[start of Material]
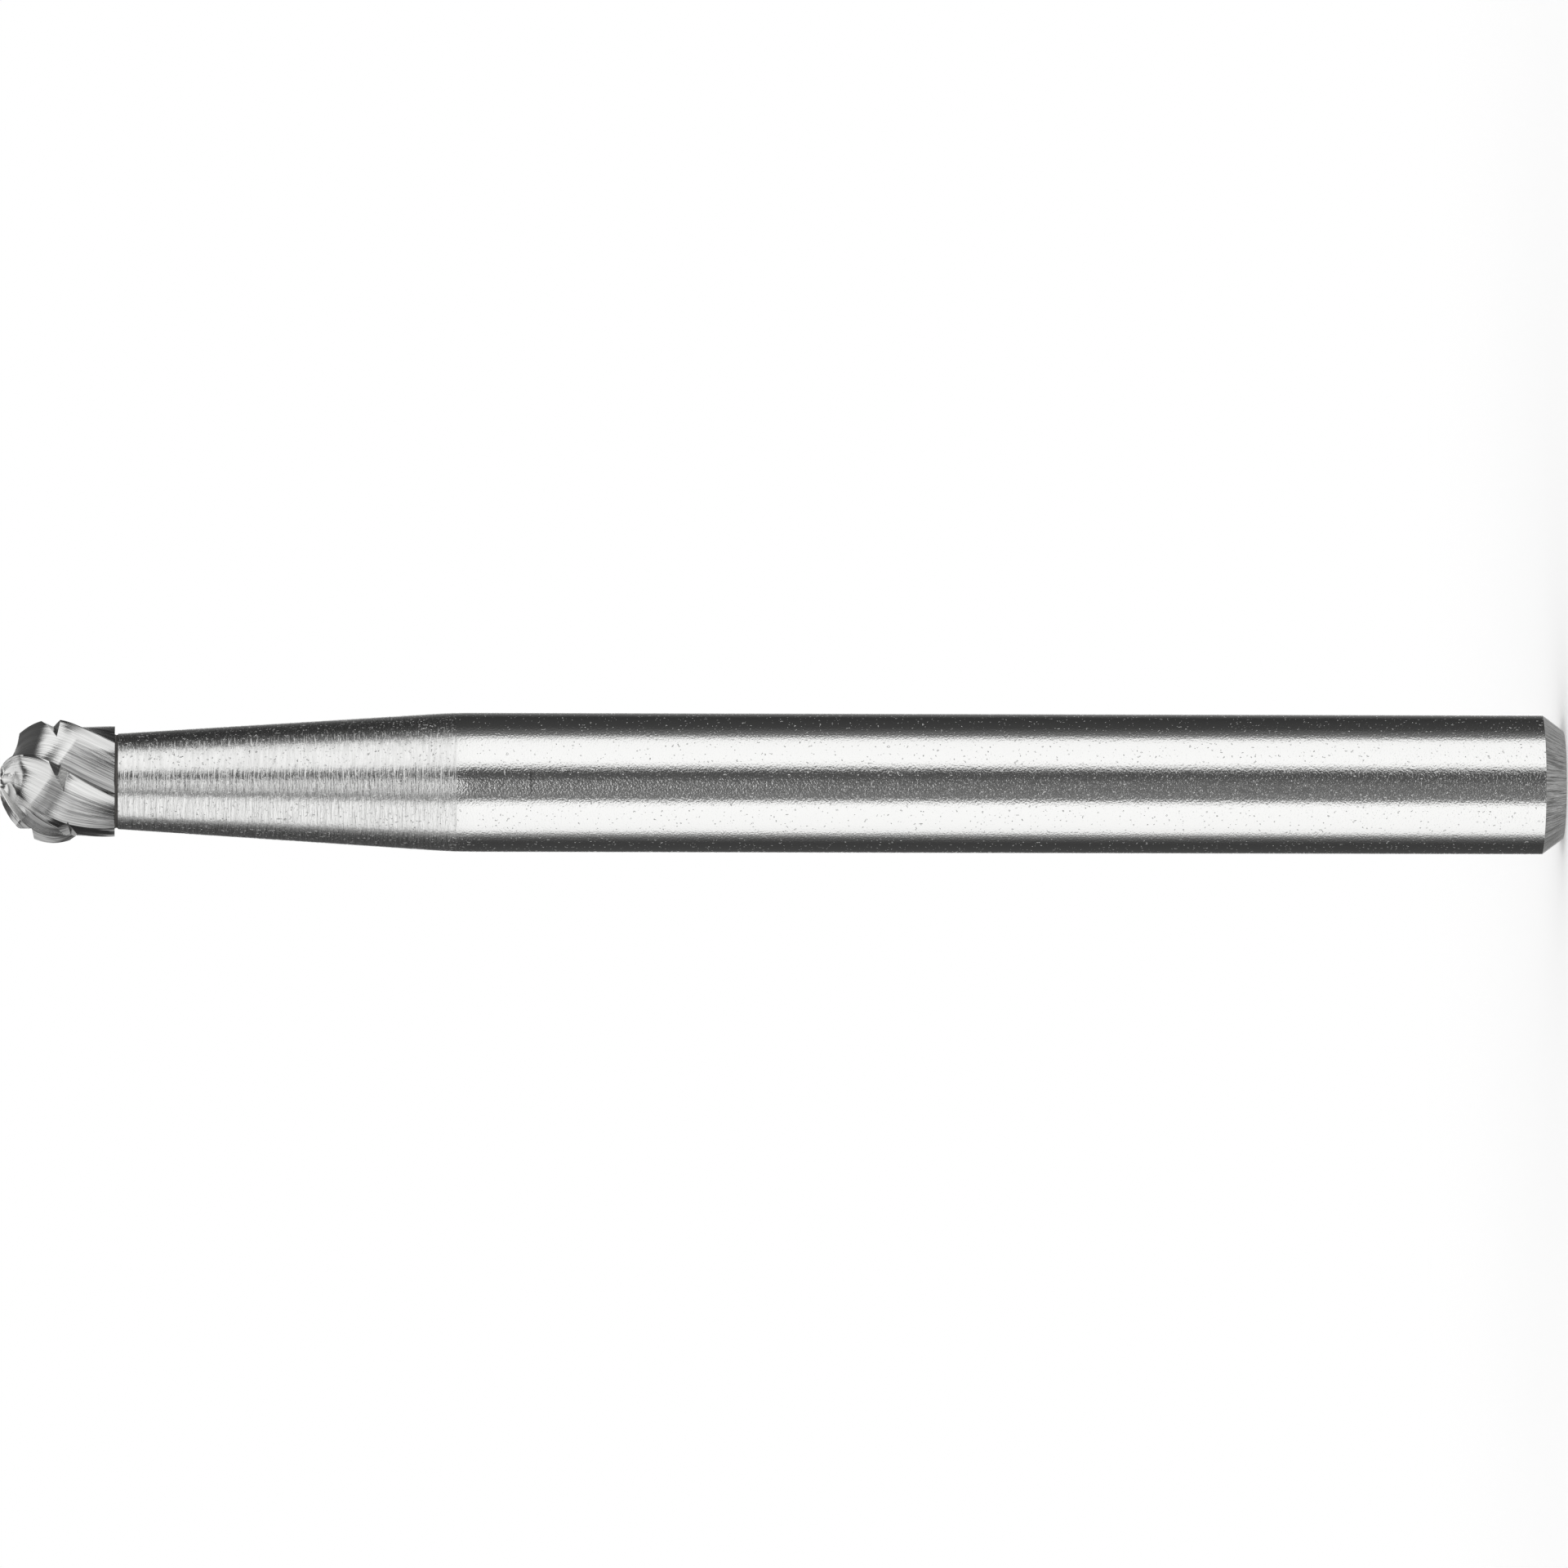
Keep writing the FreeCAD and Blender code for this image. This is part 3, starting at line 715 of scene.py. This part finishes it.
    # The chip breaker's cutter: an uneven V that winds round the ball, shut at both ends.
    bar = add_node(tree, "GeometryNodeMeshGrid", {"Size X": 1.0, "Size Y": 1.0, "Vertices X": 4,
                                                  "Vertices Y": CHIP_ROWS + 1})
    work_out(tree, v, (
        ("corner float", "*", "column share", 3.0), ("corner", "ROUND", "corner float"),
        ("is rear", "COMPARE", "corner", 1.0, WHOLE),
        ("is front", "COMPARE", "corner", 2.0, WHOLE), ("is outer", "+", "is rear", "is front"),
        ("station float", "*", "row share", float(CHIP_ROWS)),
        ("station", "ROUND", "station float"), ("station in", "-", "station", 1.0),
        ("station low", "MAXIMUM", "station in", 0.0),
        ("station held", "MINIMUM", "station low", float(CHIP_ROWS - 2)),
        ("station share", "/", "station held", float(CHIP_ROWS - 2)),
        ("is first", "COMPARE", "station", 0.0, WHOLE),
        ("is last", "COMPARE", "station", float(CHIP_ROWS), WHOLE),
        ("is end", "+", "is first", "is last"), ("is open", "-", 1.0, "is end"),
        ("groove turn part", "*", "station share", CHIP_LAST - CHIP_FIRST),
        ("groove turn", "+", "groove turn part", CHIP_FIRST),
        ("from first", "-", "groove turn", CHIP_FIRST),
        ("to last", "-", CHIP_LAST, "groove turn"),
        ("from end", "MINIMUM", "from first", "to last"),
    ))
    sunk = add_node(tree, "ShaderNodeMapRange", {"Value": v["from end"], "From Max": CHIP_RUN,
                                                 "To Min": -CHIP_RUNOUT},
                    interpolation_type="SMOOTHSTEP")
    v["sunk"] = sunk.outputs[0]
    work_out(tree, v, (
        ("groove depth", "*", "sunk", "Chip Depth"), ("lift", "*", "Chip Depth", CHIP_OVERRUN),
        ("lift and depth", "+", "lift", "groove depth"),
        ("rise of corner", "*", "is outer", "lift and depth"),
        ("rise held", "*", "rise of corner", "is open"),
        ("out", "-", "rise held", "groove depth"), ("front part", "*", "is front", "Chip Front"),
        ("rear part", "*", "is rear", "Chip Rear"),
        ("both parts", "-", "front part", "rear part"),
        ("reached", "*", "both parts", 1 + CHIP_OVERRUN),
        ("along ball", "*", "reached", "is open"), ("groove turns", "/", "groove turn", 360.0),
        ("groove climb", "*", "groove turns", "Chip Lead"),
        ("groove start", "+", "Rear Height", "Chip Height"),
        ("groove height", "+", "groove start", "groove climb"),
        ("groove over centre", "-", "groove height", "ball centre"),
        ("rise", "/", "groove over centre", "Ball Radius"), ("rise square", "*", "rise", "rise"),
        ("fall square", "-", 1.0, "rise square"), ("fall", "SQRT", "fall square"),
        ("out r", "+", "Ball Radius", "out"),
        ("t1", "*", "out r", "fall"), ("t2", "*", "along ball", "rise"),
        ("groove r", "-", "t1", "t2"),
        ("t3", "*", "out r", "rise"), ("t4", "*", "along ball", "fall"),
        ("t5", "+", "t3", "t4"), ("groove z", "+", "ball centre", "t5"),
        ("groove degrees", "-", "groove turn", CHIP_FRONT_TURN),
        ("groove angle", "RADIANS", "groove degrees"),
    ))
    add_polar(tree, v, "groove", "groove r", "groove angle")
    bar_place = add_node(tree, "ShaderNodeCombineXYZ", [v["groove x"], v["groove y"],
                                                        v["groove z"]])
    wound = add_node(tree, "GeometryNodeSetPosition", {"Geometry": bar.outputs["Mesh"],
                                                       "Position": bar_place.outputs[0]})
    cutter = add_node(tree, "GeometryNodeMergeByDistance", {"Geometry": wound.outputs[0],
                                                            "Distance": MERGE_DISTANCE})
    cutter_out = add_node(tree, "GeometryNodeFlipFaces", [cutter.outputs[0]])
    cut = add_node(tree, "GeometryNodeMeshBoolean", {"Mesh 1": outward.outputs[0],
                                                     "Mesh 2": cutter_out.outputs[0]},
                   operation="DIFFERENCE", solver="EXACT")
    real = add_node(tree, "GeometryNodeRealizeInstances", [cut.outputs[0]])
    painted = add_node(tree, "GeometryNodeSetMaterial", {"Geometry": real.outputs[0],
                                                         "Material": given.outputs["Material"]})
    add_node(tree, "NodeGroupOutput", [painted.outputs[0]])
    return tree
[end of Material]
Goal
Extract all of the material exactly as it is written.

Finished answer
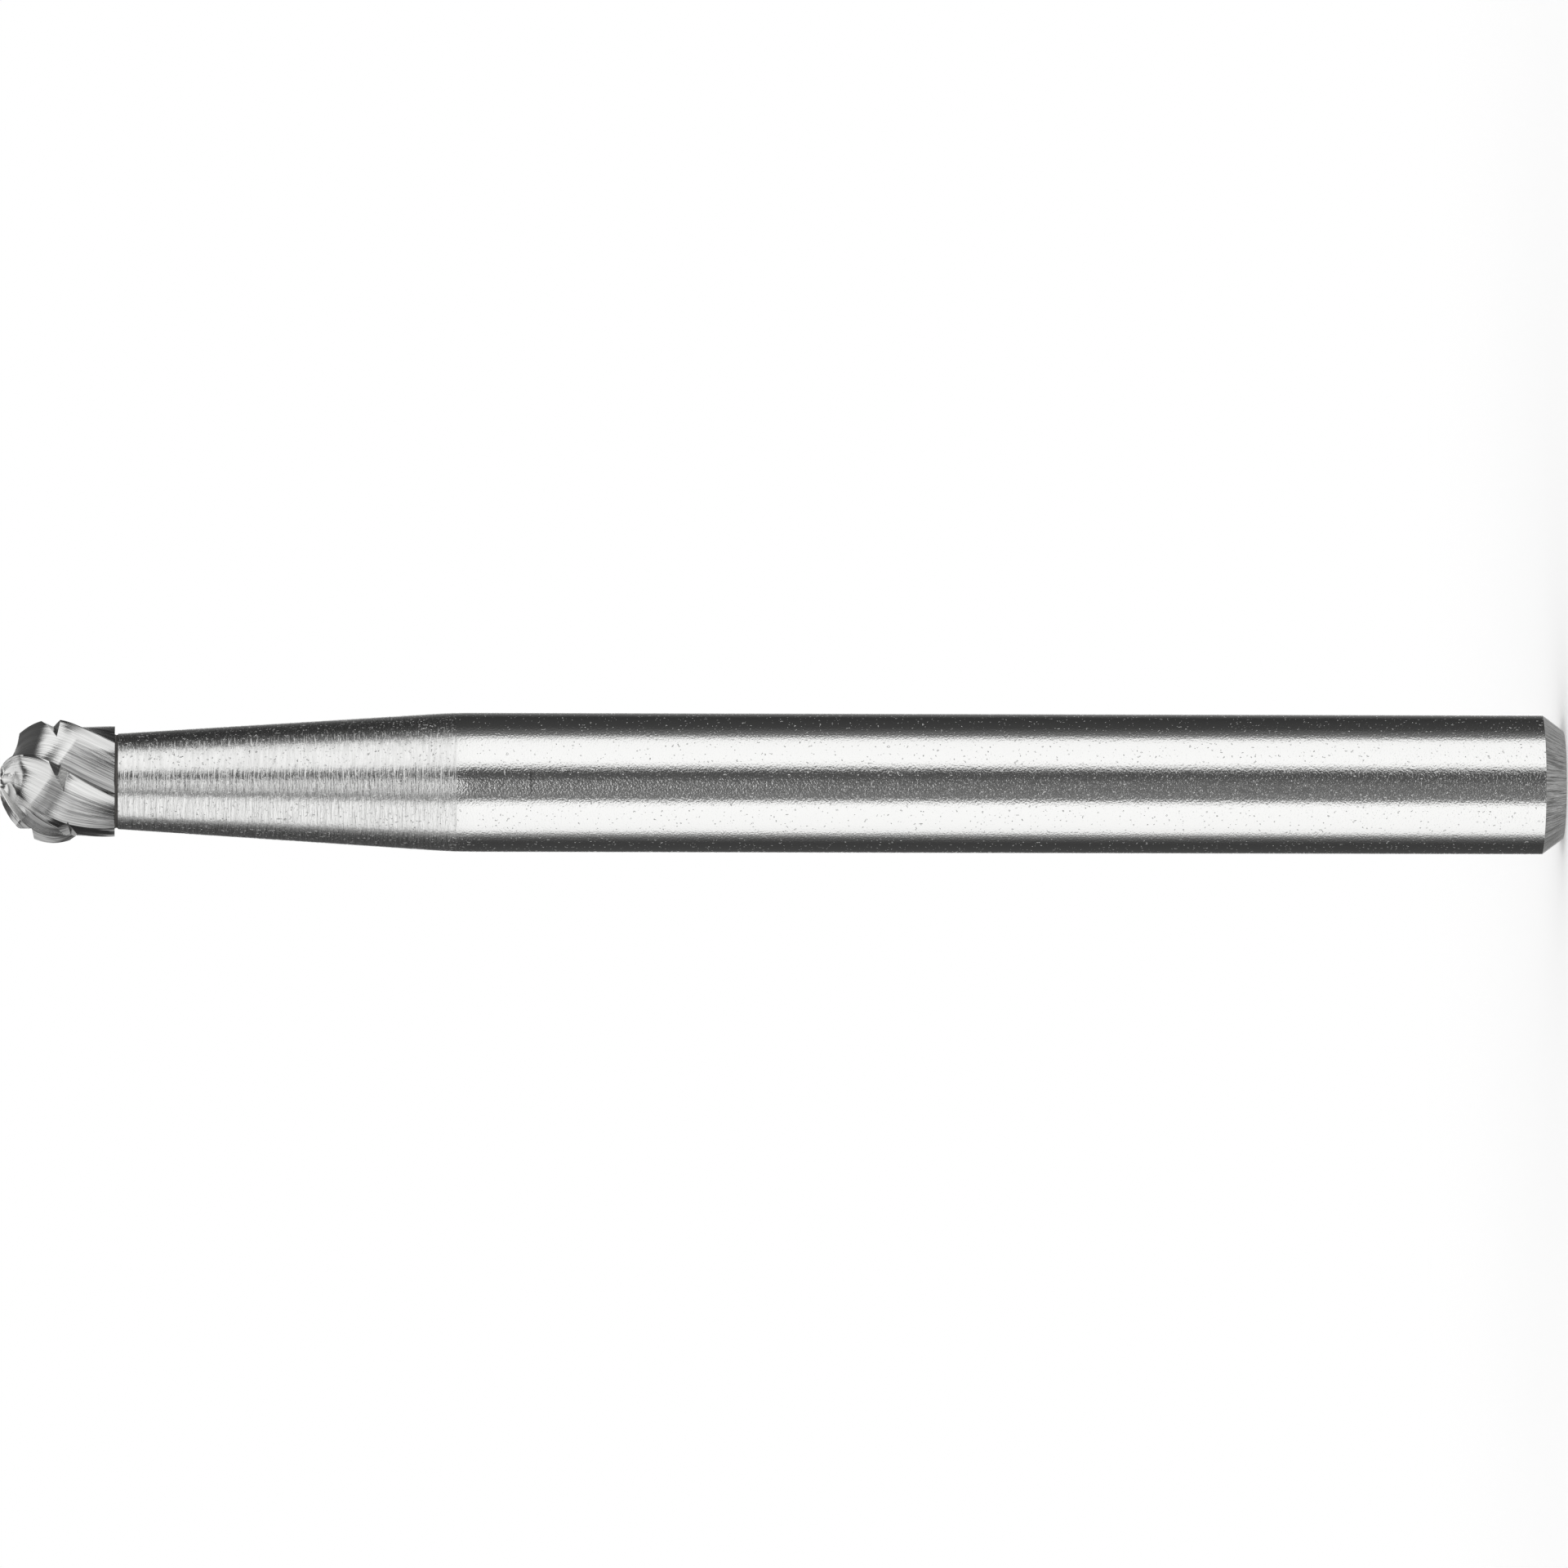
Keep writing the FreeCAD and Blender code for this image. This is part 3, starting at line 715 of scene.py. This part finishes it.
    # The chip breaker's cutter: an uneven V that winds round the ball, shut at both ends.
    bar = add_node(tree, "GeometryNodeMeshGrid", {"Size X": 1.0, "Size Y": 1.0, "Vertices X": 4,
                                                  "Vertices Y": CHIP_ROWS + 1})
    work_out(tree, v, (
        ("corner float", "*", "column share", 3.0), ("corner", "ROUND", "corner float"),
        ("is rear", "COMPARE", "corner", 1.0, WHOLE),
        ("is front", "COMPARE", "corner", 2.0, WHOLE), ("is outer", "+", "is rear", "is front"),
        ("station float", "*", "row share", float(CHIP_ROWS)),
        ("station", "ROUND", "station float"), ("station in", "-", "station", 1.0),
        ("station low", "MAXIMUM", "station in", 0.0),
        ("station held", "MINIMUM", "station low", float(CHIP_ROWS - 2)),
        ("station share", "/", "station held", float(CHIP_ROWS - 2)),
        ("is first", "COMPARE", "station", 0.0, WHOLE),
        ("is last", "COMPARE", "station", float(CHIP_ROWS), WHOLE),
        ("is end", "+", "is first", "is last"), ("is open", "-", 1.0, "is end"),
        ("groove turn part", "*", "station share", CHIP_LAST - CHIP_FIRST),
        ("groove turn", "+", "groove turn part", CHIP_FIRST),
        ("from first", "-", "groove turn", CHIP_FIRST),
        ("to last", "-", CHIP_LAST, "groove turn"),
        ("from end", "MINIMUM", "from first", "to last"),
    ))
    sunk = add_node(tree, "ShaderNodeMapRange", {"Value": v["from end"], "From Max": CHIP_RUN,
                                                 "To Min": -CHIP_RUNOUT},
                    interpolation_type="SMOOTHSTEP")
    v["sunk"] = sunk.outputs[0]
    work_out(tree, v, (
        ("groove depth", "*", "sunk", "Chip Depth"), ("lift", "*", "Chip Depth", CHIP_OVERRUN),
        ("lift and depth", "+", "lift", "groove depth"),
        ("rise of corner", "*", "is outer", "lift and depth"),
        ("rise held", "*", "rise of corner", "is open"),
        ("out", "-", "rise held", "groove depth"), ("front part", "*", "is front", "Chip Front"),
        ("rear part", "*", "is rear", "Chip Rear"),
        ("both parts", "-", "front part", "rear part"),
        ("reached", "*", "both parts", 1 + CHIP_OVERRUN),
        ("along ball", "*", "reached", "is open"), ("groove turns", "/", "groove turn", 360.0),
        ("groove climb", "*", "groove turns", "Chip Lead"),
        ("groove start", "+", "Rear Height", "Chip Height"),
        ("groove height", "+", "groove start", "groove climb"),
        ("groove over centre", "-", "groove height", "ball centre"),
        ("rise", "/", "groove over centre", "Ball Radius"), ("rise square", "*", "rise", "rise"),
        ("fall square", "-", 1.0, "rise square"), ("fall", "SQRT", "fall square"),
        ("out r", "+", "Ball Radius", "out"),
        ("t1", "*", "out r", "fall"), ("t2", "*", "along ball", "rise"),
        ("groove r", "-", "t1", "t2"),
        ("t3", "*", "out r", "rise"), ("t4", "*", "along ball", "fall"),
        ("t5", "+", "t3", "t4"), ("groove z", "+", "ball centre", "t5"),
        ("groove degrees", "-", "groove turn", CHIP_FRONT_TURN),
        ("groove angle", "RADIANS", "groove degrees"),
    ))
    add_polar(tree, v, "groove", "groove r", "groove angle")
    bar_place = add_node(tree, "ShaderNodeCombineXYZ", [v["groove x"], v["groove y"],
                                                        v["groove z"]])
    wound = add_node(tree, "GeometryNodeSetPosition", {"Geometry": bar.outputs["Mesh"],
                                                       "Position": bar_place.outputs[0]})
    cutter = add_node(tree, "GeometryNodeMergeByDistance", {"Geometry": wound.outputs[0],
                                                            "Distance": MERGE_DISTANCE})
    cutter_out = add_node(tree, "GeometryNodeFlipFaces", [cutter.outputs[0]])
    cut = add_node(tree, "GeometryNodeMeshBoolean", {"Mesh 1": outward.outputs[0],
                                                     "Mesh 2": cutter_out.outputs[0]},
                   operation="DIFFERENCE", solver="EXACT")
    real = add_node(tree, "GeometryNodeRealizeInstances", [cut.outputs[0]])
    painted = add_node(tree, "GeometryNodeSetMaterial", {"Geometry": real.outputs[0],
                                                         "Material": given.outputs["Material"]})
    add_node(tree, "NodeGroupOutput", [painted.outputs[0]])
    return tree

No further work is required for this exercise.